Poco se ha hablado de la infame manera en la que están concluyendo las celebraciones del bicentenario en nuestras regiones. Es hasta insultante, incluso para los estándares de nuestra clase dirigente, pero nos permite introducirnos en las dinámicas disímiles del “Perú celebrado” y del “Perú en resistencia”. La ausencia de visitas de la presidenta Dina Boluarte a varias regiones altoandinas solo es un síntoma que ahonda el resentimiento y la distancia entre la política formal y los ciudadanos. Es decir, solo le da más motivos de desconfianza al “Perú en resistencia”.
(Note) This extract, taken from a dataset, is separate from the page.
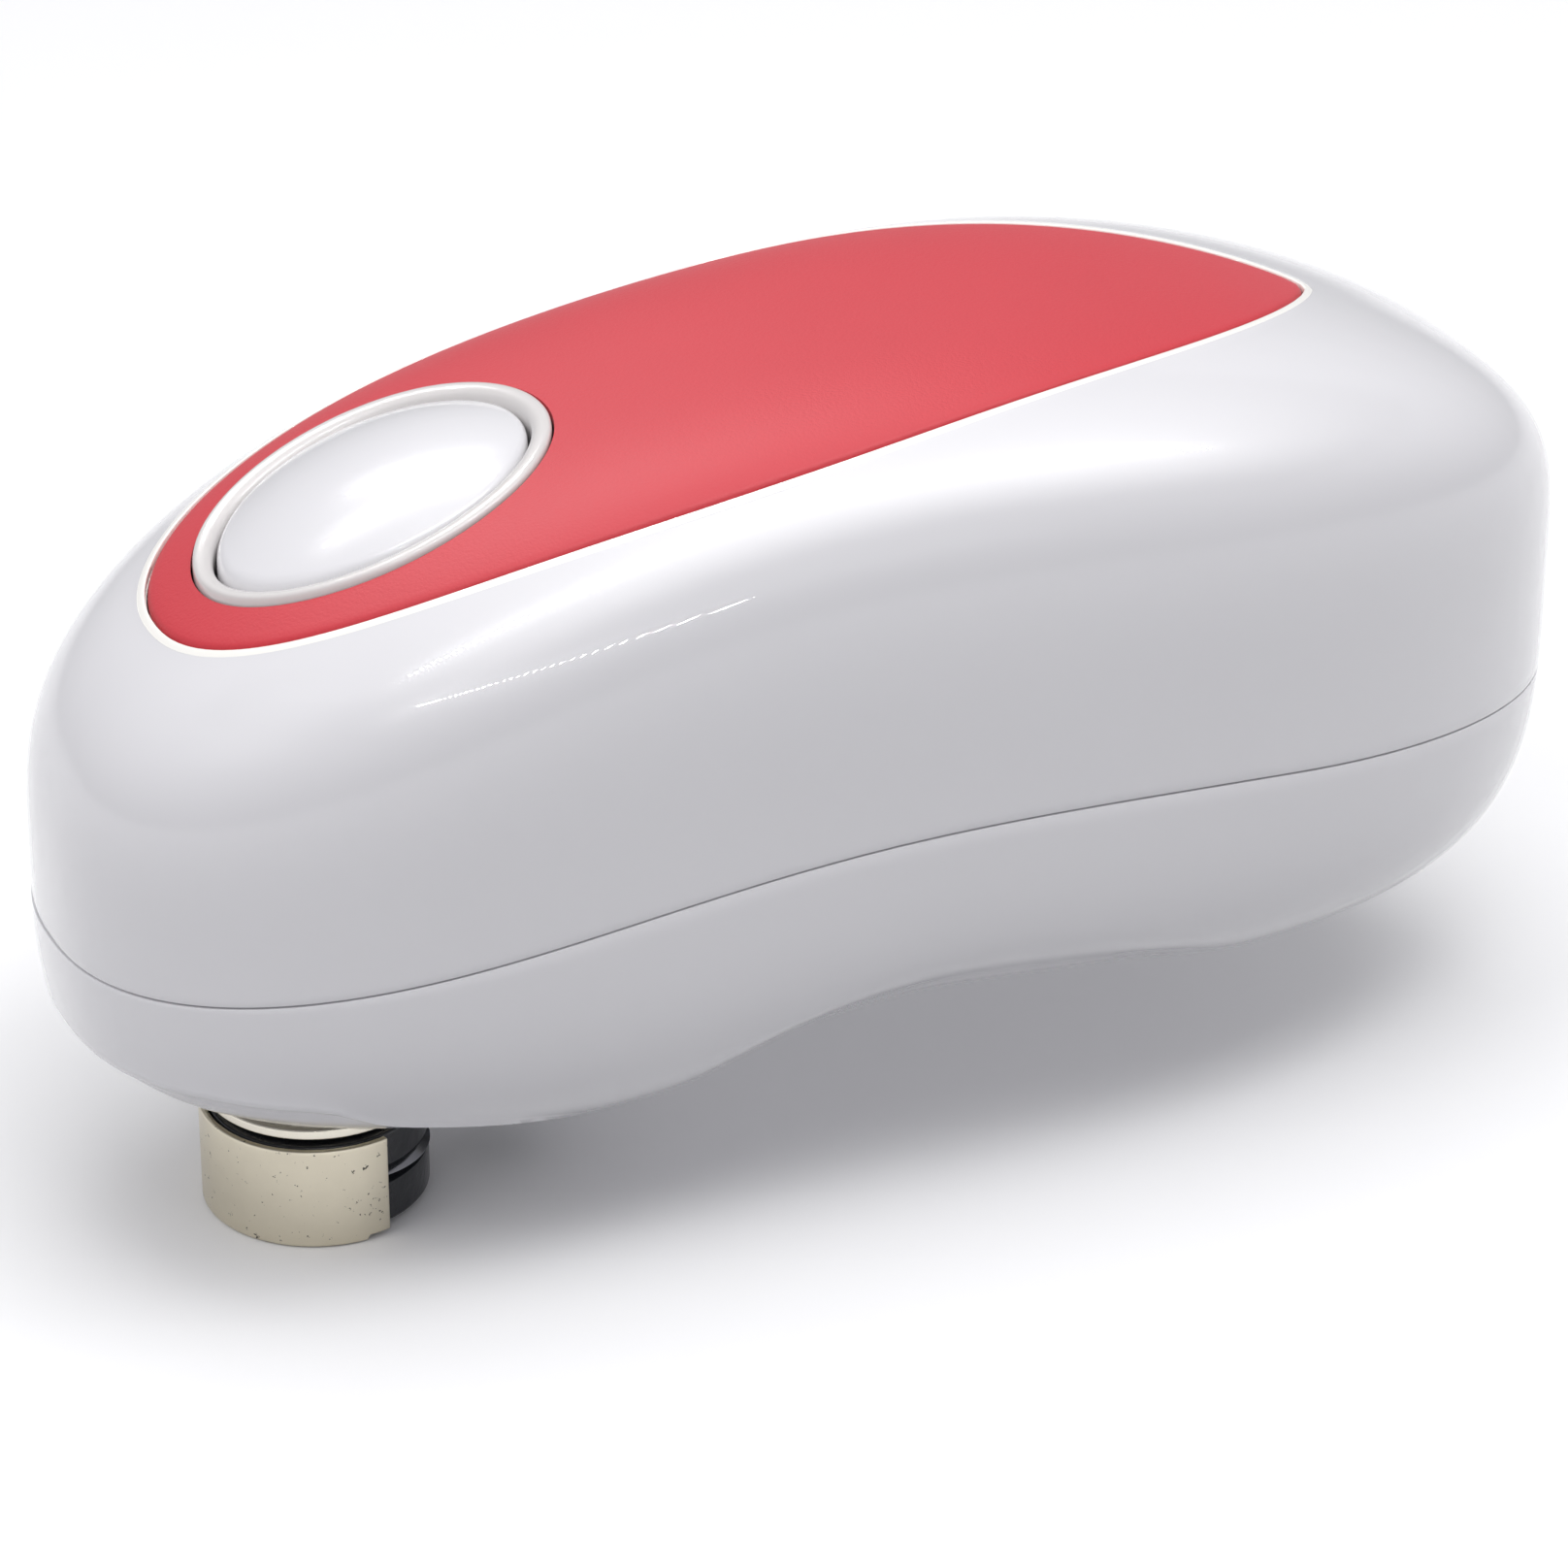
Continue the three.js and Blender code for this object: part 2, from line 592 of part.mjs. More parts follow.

Cuando se produjo el fallido autogolpe de Pedro Castillo, la presidenta y su coalición de gobierno no hicieron ningún intento por reconciliarse con el electorado que la llevó al poder. Por el contrario, en repetidas ocasiones, tanto el Gobierno como el Congreso han optado por ningunear al “Perú en resistencia”, ese país que no aparece en las propagandas de Prom-Perú y que solo cobra vigencia para algunos medios cuando llegan las elecciones. No será la mayoría del país, pero al “Perú en resistencia” se le ha agotado la confianza en la democracia peruana. Quizá la mayoría del país no está en resistencia, pero rumbo al 2026 al “Perú en resistencia” le va a costar muy poco trabajo encender la pradera. Un gobierno que ha abandonado cualquier intento de recuperar la confianza, un Congreso desbordado de denuncias y escándalos, y un país sitiado por el crimen organizado no son el territorio propicio para una deliberación reflexiva, sino para una reacción visceral.
Además, consideremos que, como lo demuestran muchas encuestas, el país es un paradigma de desesperanza colectiva. Los jóvenes han abandonado el Perú en cifras históricas, a pesar de que no enfrentamos la peor crisis económica. Los vínculos colectivos entre los ciudadanos se han ido deteriorando y cualquiera que viaje fuera de la Lima moderna puede advertir que nuestras regiones se han ido avejentando y que el caos y las economías ilegales han ido reemplazando a cualquier vestigio de orden.
Las regiones altoandinas no se han beneficiado de las últimas grandes inversiones que han recalado en el país. Ciudades como Puno, Arequipa, Ayacucho y Cajamarca padecen de la falta de inversión pública y privada que les devuelva el protagonismo que alguna vez tuvieron en nuestra vida republicana. Es estupendo que Lima vaya a inaugurar la ampliación de su aeropuerto y que Chancay vaya a dinamizar la agricultura de agroexportación, pero la ausencia de inversión pública y privada durante la última década en las regiones altoandinas va aumentando las distancias entre la capital y el resto de sus ciudades. Para colmo de males, no hay élites regionales capaces de disputar el debate público desde un proyecto nacional alternativo, solo acomodos arribistas para recalar en las nuevas coaliciones autoritarias que el Congreso ha cultivado. Por supuesto que en el 2026 llegarán los lamentos del “Perú celebrado” y será tarde, como ya es una costumbre.